(Object modeling scripts)
■ ■ ■ ■

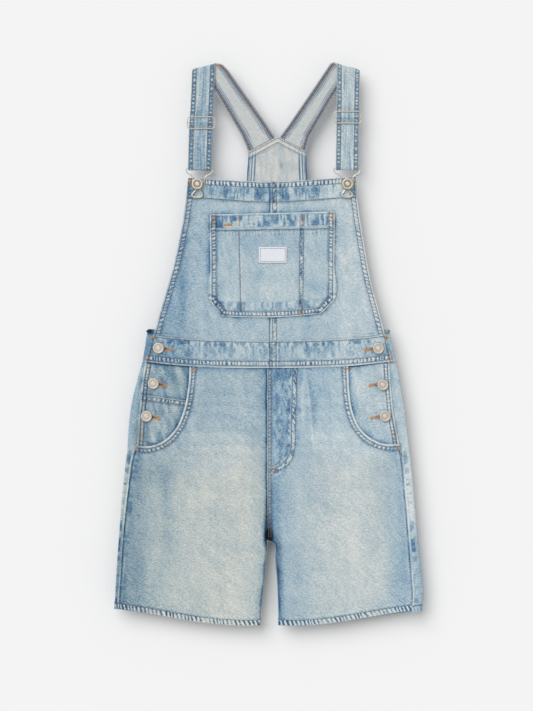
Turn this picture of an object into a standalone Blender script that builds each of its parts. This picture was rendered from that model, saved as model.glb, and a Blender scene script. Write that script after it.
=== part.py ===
"""Denim bib shortalls laid flat on their back, with each cloth piece and metal fitting its own solid.

The garment lies on the plane Z = 0. X runs across it, Y from the hems up to the shoulders.
"""
import math

import bpy
from mathutils import Vector

for old in list(bpy.data.objects):
    bpy.data.objects.remove(old, do_unlink=True)

# All lengths below are in millimetres and become metres when a mesh is made.
MM = 0.001
CLOTH = 1.2
BAND_CLOTH = 1.8
HEM_EXTRA = 0.9
LAYER = 1.6
SEAM_GAP = 0.3
CENTRE_X = 0.0

# How high the side folds, the lapped side openings and the leg edges stand.
FOLD_HEIGHT = 5.0
LAP_HEIGHT = 4.0
WAIST_FOLD = 4.4
LAP_RISE = 2.8
EDGE_RISE = 2.2
LAP_LOW_Y = -174.0
LAP_END_Y = -219.0
FORK_TOP_Y = -268.0
FORK_LOW_Y = -312.0

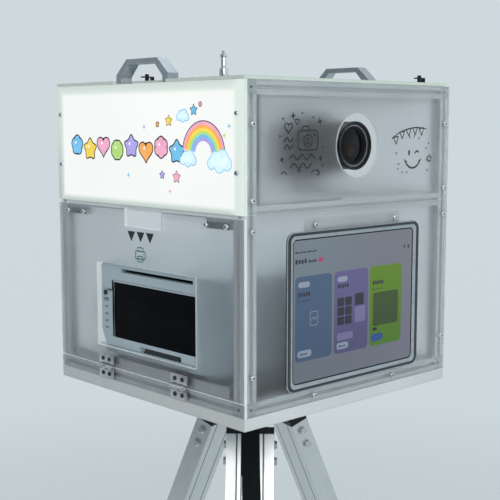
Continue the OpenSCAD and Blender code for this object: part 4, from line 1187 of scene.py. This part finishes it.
def hinge_leaves(side, first, screw_r):
    """One leaf of both hinges: a plate with rounded outer corners, its share of the knuckles as turned
    barrels round the pin line, and two flat screws. side is 1 above the pin and -1 below it."""
    leaf, heads = [], []
    step = HINGE_LENGTH / HINGE_KNUCKLES
    for middle in HINGE_MIDDLES:
        start = middle - HINGE_LENGTH / 2
        line = round_rect_line(HINGE_LENGTH, LEAF_HIGH - 3.3, 1.6, 6, middle,
                               HINGE_Z + side * (3.3 + LEAF_HIGH) / 2)
        leaf.append(plate(SIDE, line, 0.0, LEAF_THICK, 0.35))
        for k in range(first, HINGE_KNUCKLES, 2):
            a, b = start + k * step + 0.15, start + (k + 1) * step - 0.15
            barrel = [(1.55, a), (2.7, a), (3.0, a + 0.3), (3.0, b - 0.3), (2.7, b), (1.55, b)]
            leaf.append(turned(at((HINGE_X, 0, HINGE_Z)), (0, 1, 0), barrel, 32))
            strap = round_rect_line(b - a, 4.2, 0.2, 3, (a + b) / 2, HINGE_Z + side * 2.9)
            leaf.append(plate(SIDE, strap, 0.05, LEAF_THICK))
        for part in (0.28, 0.72):
            origin = at((-LEAF_THICK, start + HINGE_LENGTH * part, HINGE_Z + side * LEAF_HIGH * 0.62))
            r = screw_r
            prof = [(0, -0.4), (r * 0.96, -0.4), (r, 0.1), (r * 0.97, 0.9), (r * 0.7, 1.32), (r * 0.42, 1.38),
                    (r * 0.38, 1.3), (r * 0.38, 0.4), (0, 0.35)]
            heads.append(turned(origin, (-1, 0, 0), prof, 30,
                                lambda a, k: np.where((k > 5) & (k < 8), hexagon(a) * 0.95, 1.0)))
    return leaf, heads


ARROWS_ACROSS, ARROW_HALF, ARROW_TOP, ARROW_FOOT = (253.0, 230.0, 207.0), 9.5, 259, 243.5
DOOR_ICON = (231.0, 223.0)


def door_marks(colours, height):
    """Three arrows that point down to the opening, and a small sheet coming out of a box under them."""
    shapes = []
    for u in ARROWS_ACROSS:
        line = [(u - ARROW_HALF, ARROW_TOP), (u, ARROW_FOOT), (u + ARROW_HALF, ARROW_TOP)]
        shapes.append(plate(SIDE, poly_line(line), 0.02, height * 0.5))
    made_piece("door_marks_bold", shapes, "print_door", "frosted_acrylic",
               flat_ink("door_ink", tuple(colours.marks)))
    u, v = DOOR_ICON
    shapes = [stroke(SIDE, round_rect_line(24, 12, 3, 6, u, v + 1), 2.2, 0.02, height * 0.5, True),
              stroke(SIDE, bend([(u - 7, v + 7), (u - 7, v + 12), (u + 7, v + 12), (u + 7, v + 7)], 3), 2.0,
                     0.02,
                     height * 0.5),
              stroke(SIDE, round_rect_line(13, 8, 1.5, 5, u, v - 5), 1.8, 0.02, height * 0.5, True),
              plate(SIDE, circle_line(1.2, 14, u - 8, v + 3), 0.02, height * 0.5)]
    made_piece("door_marks_icon", shapes, "print_door", "frosted_acrylic",
               flat_ink("icon_ink", tuple(colours.icon)))


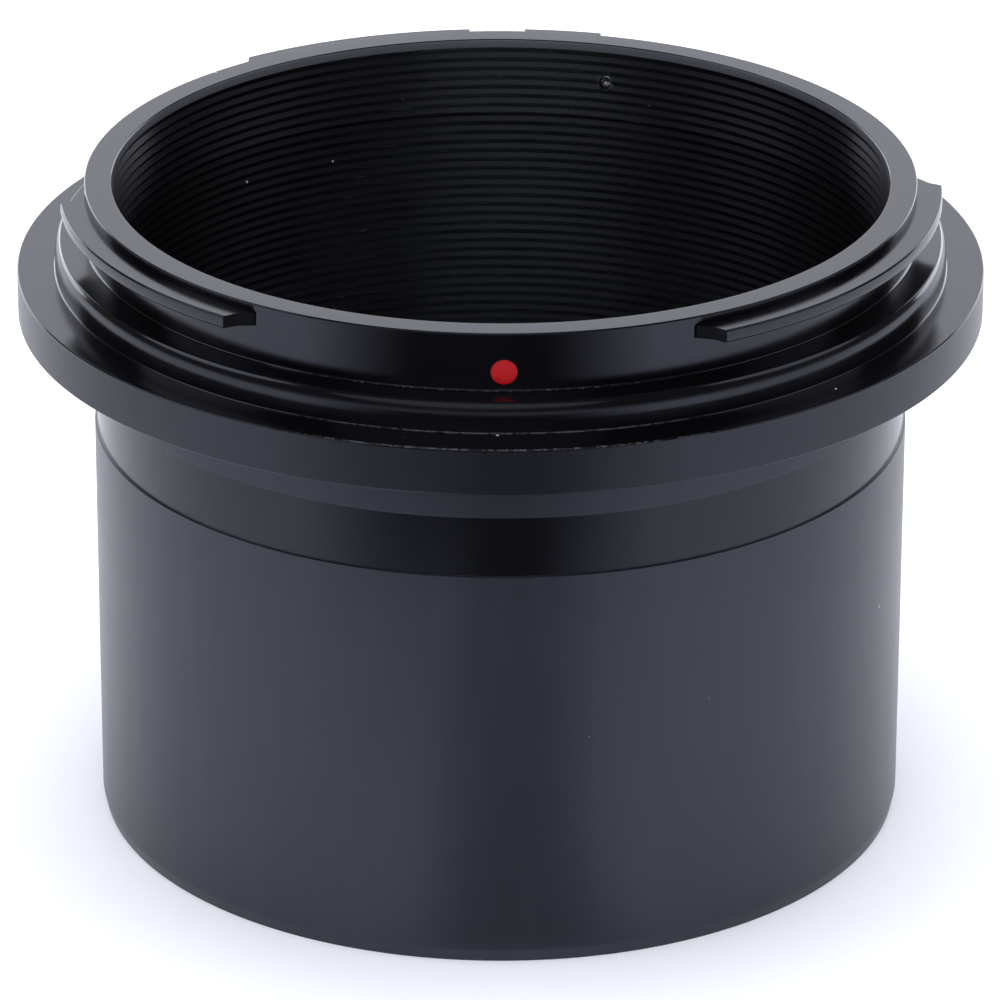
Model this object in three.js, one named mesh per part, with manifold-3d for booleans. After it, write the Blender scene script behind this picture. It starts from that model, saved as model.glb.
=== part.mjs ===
// 2 inch barlow lens whose rear end is a three-lug camera bayonet.
// Units are millimetres. +Z is the optical axis, from the sky end (nose) up to the camera end.
// The origin is the centre of the nose's bottom face, and -Y is the side with the red index dot.

import * as THREE from "three";
import { mergeVertices } from "three/addons/utils/BufferGeometryUtils.js";
import Module from "manifold-3d";

const wasm = await Module();
wasm.setup();

// ---------------------------------------------------------------- driving dimensions

const BARREL_RADIUS = 25.4;          // 2 inch push fit
const BORE_RADIUS = 24.0;            // 48 mm clear bore and filter thread
const FIT = 0.1;                     // clearance of screwed and pressed pieces, all round
const ROUND = 72;                    // sides of the large turned pieces
const ROUND_INNER = 60;              // sides of the pieces inside the cell
const ROUND_SMALL = 24;              // sides of the dot and the pin
const ROUND_SEAL = 8;                // sides of the seal's own section
const ARC_STEPS = 12;                // steps of an outline that follows the neck
const GLASS_STEPS = 6;               // steps of a lens curve from the axis to its rim
const CUT_OVERRUN = 1;               // how far a cutter reaches past what it cuts

// heights along the axis
const Z_UNDERCUT_LOW = 25.79;        // the shallow band turned into the barrel
const Z_UNDERCUT_HIGH = 29.59;
const Z_FLANGE_UNDER = 33.14;
const Z_FLANGE_TOP = 36.05;
const Z_SPIGOT_TOP = 36.31;          // end of the barrel's screwed spigot, inside the mount
const Z_LEDGE = 37.95;               // face that seats in the camera's throat
const Z_LUG_UNDER = 40.27;
const Z_LUG_TOP = 41.06;
const Z_RIM = 41.6;

// radii of the mount
const FLANGE_RADIUS = 30.0;
const STEP_RADIUS = 27.65;
const STEP_ROUNDING_WIDTH = 0.42;
const STEP_ROUNDING_HEIGHT = 1.1;
const STEP_ROUNDING_STEPS = 4;
const FLANGE_TOP_BEVEL = 0.3;
const MOUNT_BEVEL = 0.2;             // the mount's other edges and inside corners
const BORE_BEVEL = 0.1;
const LUG_RADIUS = 27.3;
const NECK_RADIUS = 25.74;
const SPIGOT_RADIUS = 24.8;
const SOCKET_DEPTH = 0.6;            // how far the barrel's shoulder enters the mount's underside

// barrel details
const UNDERCUT_DEPTH = 0.2;
const UNDERCUT_RUNOUT = 0.15;
const NOSE_BEVEL = 0.18;
const NOSE_BEVEL_HEIGHT = 0.8;
const NOSE_FACE_BEVEL = 0.2;

// angles are measured from the index dot, positive towards +X, in degrees
const LUGS = [
  { wallStart: 26.3, tipStart: 29.2, tipEnd: 89.2, wallEnd: 92.2 },
  { wallStart: 164.2, tipStart: 166.2, tipEnd: 216.7, wallEnd: 220.6 },
  { wallStart: 275.0, tipStart: 278.0, tipEnd: 323.1, wallEnd: 326.0 },
];
const SLOT = { start: 176.7, end: 184.4 };   // key slot milled through the rear lug
const LUG_EDGE_BEVEL = 0.15;
const LUG_ROOT = 0.9;                // how deep the lugs start inside the neck's wall
const LUG_END_HOLLOW = 0.28;                 // how far the middle of a lug's milled end is set back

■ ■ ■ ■

Write the listing out again, exactly as it reads.

_Response to the exercise_
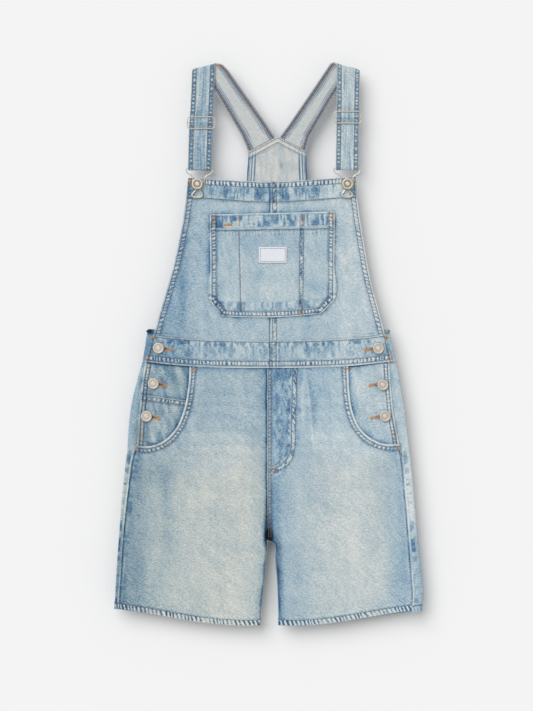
Turn this picture of an object into a standalone Blender script that builds each of its parts. This picture was rendered from that model, saved as model.glb, and a Blender scene script. Write that script after it.
=== part.py ===
"""Denim bib shortalls laid flat on their back, with each cloth piece and metal fitting its own solid.

The garment lies on the plane Z = 0. X runs across it, Y from the hems up to the shoulders.
"""
import math

import bpy
from mathutils import Vector

for old in list(bpy.data.objects):
    bpy.data.objects.remove(old, do_unlink=True)

# All lengths below are in millimetres and become metres when a mesh is made.
MM = 0.001
CLOTH = 1.2
BAND_CLOTH = 1.8
HEM_EXTRA = 0.9
LAYER = 1.6
SEAM_GAP = 0.3
CENTRE_X = 0.0

# How high the side folds, the lapped side openings and the leg edges stand.
FOLD_HEIGHT = 5.0
LAP_HEIGHT = 4.0
WAIST_FOLD = 4.4
LAP_RISE = 2.8
EDGE_RISE = 2.2
LAP_LOW_Y = -174.0
LAP_END_Y = -219.0
FORK_TOP_Y = -268.0
FORK_LOW_Y = -312.0

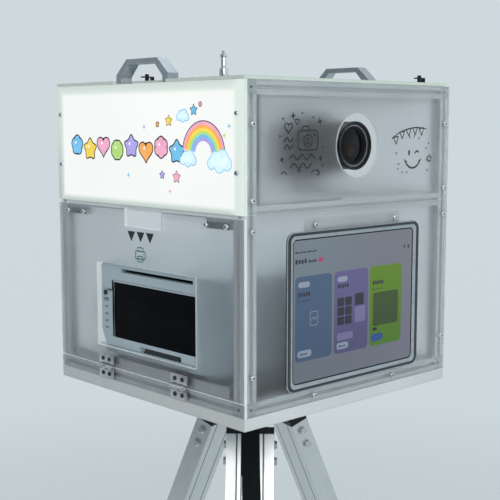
Continue the OpenSCAD and Blender code for this object: part 4, from line 1187 of scene.py. This part finishes it.
def hinge_leaves(side, first, screw_r):
    """One leaf of both hinges: a plate with rounded outer corners, its share of the knuckles as turned
    barrels round the pin line, and two flat screws. side is 1 above the pin and -1 below it."""
    leaf, heads = [], []
    step = HINGE_LENGTH / HINGE_KNUCKLES
    for middle in HINGE_MIDDLES:
        start = middle - HINGE_LENGTH / 2
        line = round_rect_line(HINGE_LENGTH, LEAF_HIGH - 3.3, 1.6, 6, middle,
                               HINGE_Z + side * (3.3 + LEAF_HIGH) / 2)
        leaf.append(plate(SIDE, line, 0.0, LEAF_THICK, 0.35))
        for k in range(first, HINGE_KNUCKLES, 2):
            a, b = start + k * step + 0.15, start + (k + 1) * step - 0.15
            barrel = [(1.55, a), (2.7, a), (3.0, a + 0.3), (3.0, b - 0.3), (2.7, b), (1.55, b)]
            leaf.append(turned(at((HINGE_X, 0, HINGE_Z)), (0, 1, 0), barrel, 32))
            strap = round_rect_line(b - a, 4.2, 0.2, 3, (a + b) / 2, HINGE_Z + side * 2.9)
            leaf.append(plate(SIDE, strap, 0.05, LEAF_THICK))
        for part in (0.28, 0.72):
            origin = at((-LEAF_THICK, start + HINGE_LENGTH * part, HINGE_Z + side * LEAF_HIGH * 0.62))
            r = screw_r
            prof = [(0, -0.4), (r * 0.96, -0.4), (r, 0.1), (r * 0.97, 0.9), (r * 0.7, 1.32), (r * 0.42, 1.38),
                    (r * 0.38, 1.3), (r * 0.38, 0.4), (0, 0.35)]
            heads.append(turned(origin, (-1, 0, 0), prof, 30,
                                lambda a, k: np.where((k > 5) & (k < 8), hexagon(a) * 0.95, 1.0)))
    return leaf, heads


ARROWS_ACROSS, ARROW_HALF, ARROW_TOP, ARROW_FOOT = (253.0, 230.0, 207.0), 9.5, 259, 243.5
DOOR_ICON = (231.0, 223.0)


def door_marks(colours, height):
    """Three arrows that point down to the opening, and a small sheet coming out of a box under them."""
    shapes = []
    for u in ARROWS_ACROSS:
        line = [(u - ARROW_HALF, ARROW_TOP), (u, ARROW_FOOT), (u + ARROW_HALF, ARROW_TOP)]
        shapes.append(plate(SIDE, poly_line(line), 0.02, height * 0.5))
    made_piece("door_marks_bold", shapes, "print_door", "frosted_acrylic",
               flat_ink("door_ink", tuple(colours.marks)))
    u, v = DOOR_ICON
    shapes = [stroke(SIDE, round_rect_line(24, 12, 3, 6, u, v + 1), 2.2, 0.02, height * 0.5, True),
              stroke(SIDE, bend([(u - 7, v + 7), (u - 7, v + 12), (u + 7, v + 12), (u + 7, v + 7)], 3), 2.0,
                     0.02,
                     height * 0.5),
              stroke(SIDE, round_rect_line(13, 8, 1.5, 5, u, v - 5), 1.8, 0.02, height * 0.5, True),
              plate(SIDE, circle_line(1.2, 14, u - 8, v + 3), 0.02, height * 0.5)]
    made_piece("door_marks_icon", shapes, "print_door", "frosted_acrylic",
               flat_ink("icon_ink", tuple(colours.icon)))


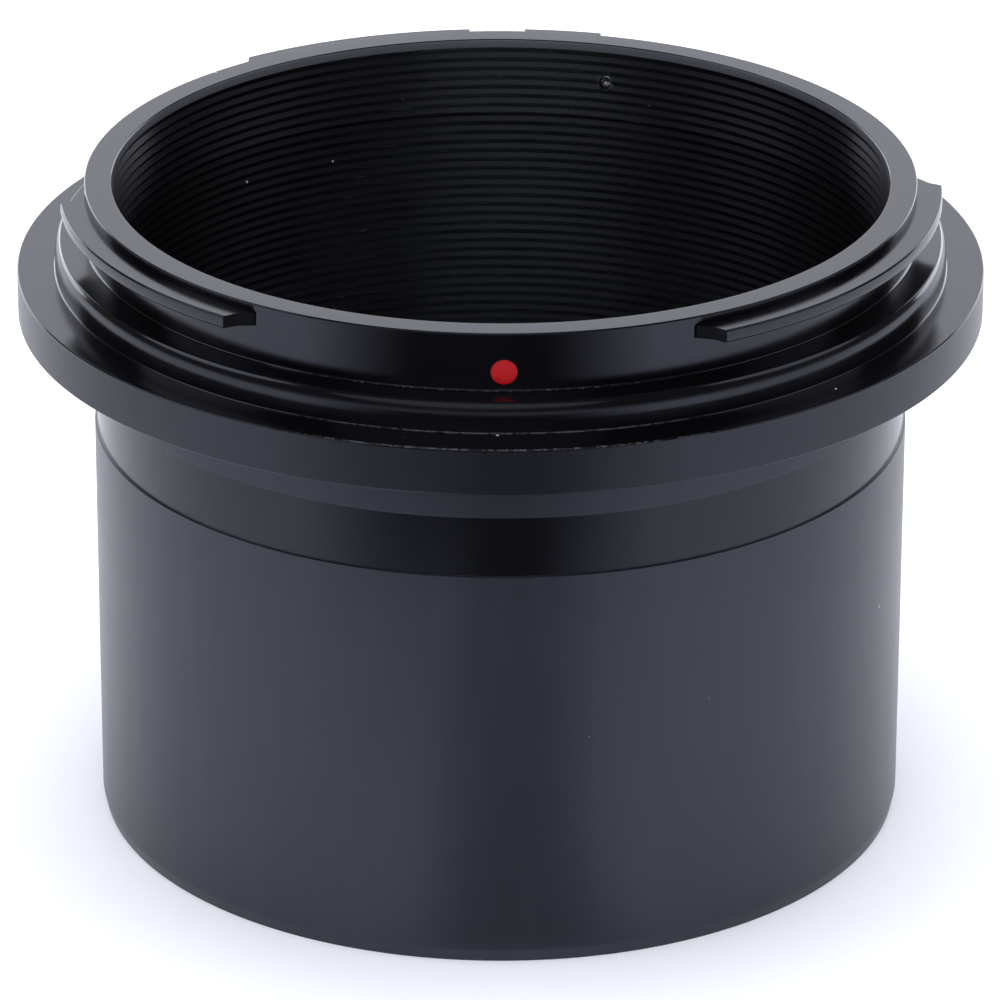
Model this object in three.js, one named mesh per part, with manifold-3d for booleans. After it, write the Blender scene script behind this picture. It starts from that model, saved as model.glb.
=== part.mjs ===
// 2 inch barlow lens whose rear end is a three-lug camera bayonet.
// Units are millimetres. +Z is the optical axis, from the sky end (nose) up to the camera end.
// The origin is the centre of the nose's bottom face, and -Y is the side with the red index dot.

import * as THREE from "three";
import { mergeVertices } from "three/addons/utils/BufferGeometryUtils.js";
import Module from "manifold-3d";

const wasm = await Module();
wasm.setup();

// ---------------------------------------------------------------- driving dimensions

const BARREL_RADIUS = 25.4;          // 2 inch push fit
const BORE_RADIUS = 24.0;            // 48 mm clear bore and filter thread
const FIT = 0.1;                     // clearance of screwed and pressed pieces, all round
const ROUND = 72;                    // sides of the large turned pieces
const ROUND_INNER = 60;              // sides of the pieces inside the cell
const ROUND_SMALL = 24;              // sides of the dot and the pin
const ROUND_SEAL = 8;                // sides of the seal's own section
const ARC_STEPS = 12;                // steps of an outline that follows the neck
const GLASS_STEPS = 6;               // steps of a lens curve from the axis to its rim
const CUT_OVERRUN = 1;               // how far a cutter reaches past what it cuts

// heights along the axis
const Z_UNDERCUT_LOW = 25.79;        // the shallow band turned into the barrel
const Z_UNDERCUT_HIGH = 29.59;
const Z_FLANGE_UNDER = 33.14;
const Z_FLANGE_TOP = 36.05;
const Z_SPIGOT_TOP = 36.31;          // end of the barrel's screwed spigot, inside the mount
const Z_LEDGE = 37.95;               // face that seats in the camera's throat
const Z_LUG_UNDER = 40.27;
const Z_LUG_TOP = 41.06;
const Z_RIM = 41.6;

// radii of the mount
const FLANGE_RADIUS = 30.0;
const STEP_RADIUS = 27.65;
const STEP_ROUNDING_WIDTH = 0.42;
const STEP_ROUNDING_HEIGHT = 1.1;
const STEP_ROUNDING_STEPS = 4;
const FLANGE_TOP_BEVEL = 0.3;
const MOUNT_BEVEL = 0.2;             // the mount's other edges and inside corners
const BORE_BEVEL = 0.1;
const LUG_RADIUS = 27.3;
const NECK_RADIUS = 25.74;
const SPIGOT_RADIUS = 24.8;
const SOCKET_DEPTH = 0.6;            // how far the barrel's shoulder enters the mount's underside

// barrel details
const UNDERCUT_DEPTH = 0.2;
const UNDERCUT_RUNOUT = 0.15;
const NOSE_BEVEL = 0.18;
const NOSE_BEVEL_HEIGHT = 0.8;
const NOSE_FACE_BEVEL = 0.2;

// angles are measured from the index dot, positive towards +X, in degrees
const LUGS = [
  { wallStart: 26.3, tipStart: 29.2, tipEnd: 89.2, wallEnd: 92.2 },
  { wallStart: 164.2, tipStart: 166.2, tipEnd: 216.7, wallEnd: 220.6 },
  { wallStart: 275.0, tipStart: 278.0, tipEnd: 323.1, wallEnd: 326.0 },
];
const SLOT = { start: 176.7, end: 184.4 };   // key slot milled through the rear lug
const LUG_EDGE_BEVEL = 0.15;
const LUG_ROOT = 0.9;                // how deep the lugs start inside the neck's wall
const LUG_END_HOLLOW = 0.28;                 // how far the middle of a lug's milled end is set back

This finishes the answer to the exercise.